Better intelligibility on first seconds of a call, not just after the jitter buffer “warms up.”

Be cautious with one change at a time when possible. If you adjust multiple variables, you can end up with a working system but no idea which lever mattered. In environments with providers and multiple endpoints, some changes propagate only after you restart sessions, update profiles, or apply new policy. Plan short test windows so you can verify quickly.

Practical guidance for sustainable call quality

VoIP call clarity is not a set-and-forget configuration. New users join, Wi-Fi density changes, network upgrades happen, and carriers reroute. A “good” system can drift.

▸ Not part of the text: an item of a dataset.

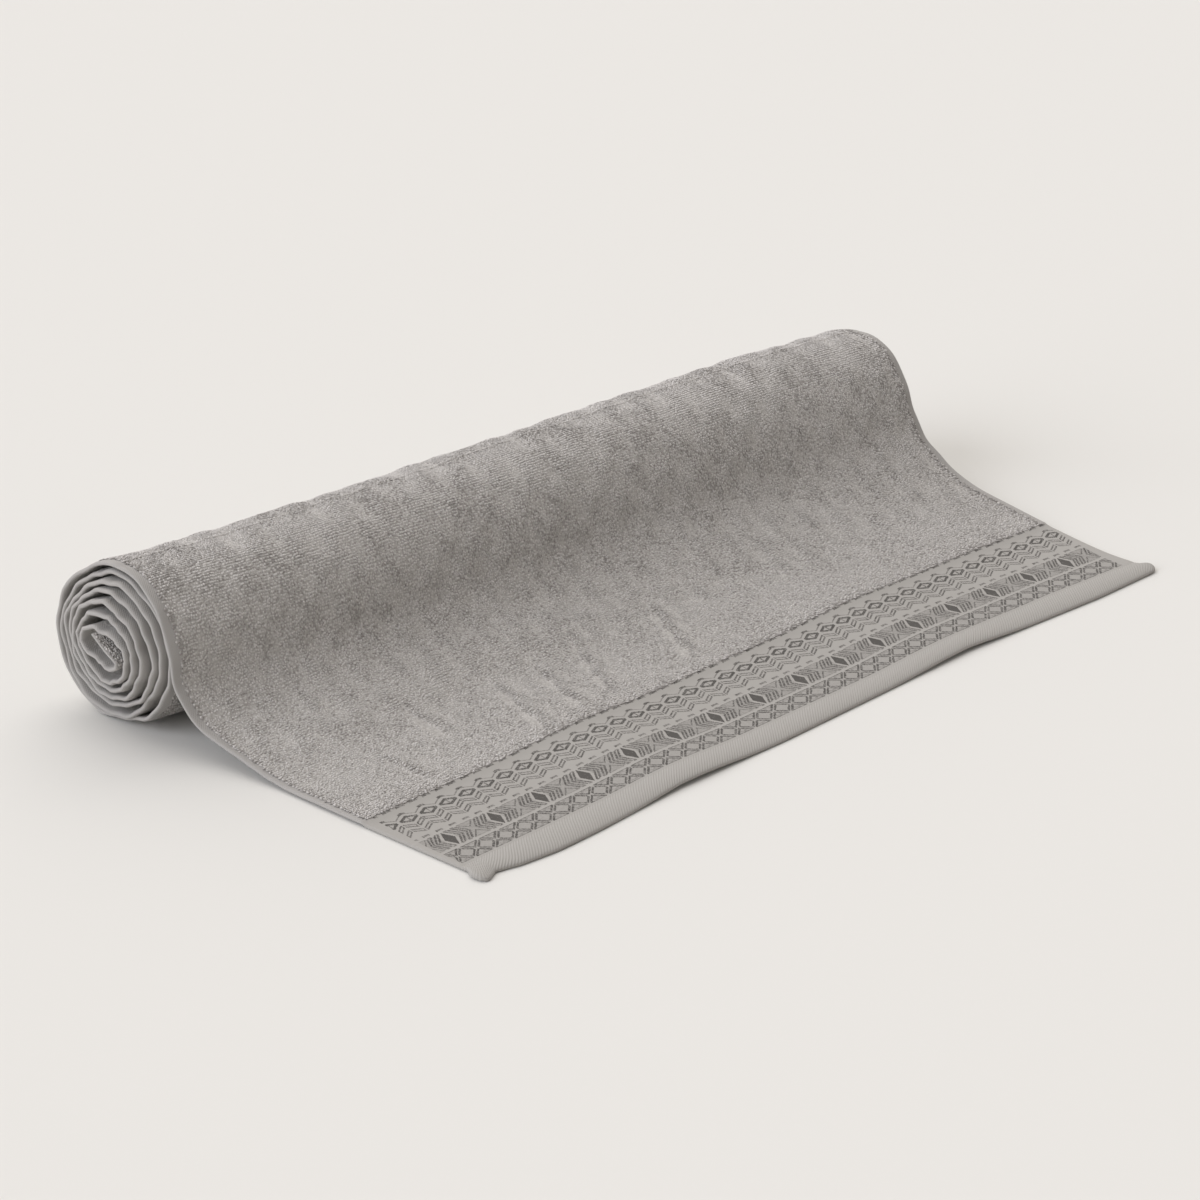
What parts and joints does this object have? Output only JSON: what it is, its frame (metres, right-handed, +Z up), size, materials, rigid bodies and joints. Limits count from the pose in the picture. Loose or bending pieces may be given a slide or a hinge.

I recommend building a lightweight routine around your highest impact variables. Track where calls degrade most: by site, by time window, by carrier route, and by device type. Then keep configuration aligned between endpoints and your trunks. When you change network policies, test voice under load, not only during quiet hours.

It also helps to treat voice traffic as first-class traffic in your network documentation. If someone later reworks firewall rules, changes DSCP policies, or upgrades a switch, you want to prevent accidental removal of the very settings that make calls sound natural.

A quick reality check on expectations

Sometimes the bottleneck is not your network at all. If a far-end carrier uses a low quality codec or has poor media handling, your calls may remain less crisp than you’d like. If a user is on a congested cellular network with high variability, you can improve local QoS and still see jitter driven by the last-mile.

Still, most clarity problems are solvable in meaningful ways, especially when you identify which impairment is dominant. Even if you cannot eliminate every source of variability, you can often reduce the audible impact, stabilize codecs, and ensure voice packets aren’t treated like background traffic.

VoIP can sound almost natural when the system is tuned correctly. The goal isn’t perfection in the lab. It’s conversation-level reliability in the real world: fewer lost syllables, fewer delays that break rhythm, and echo that stays out of the way so people focus on what they’re saying.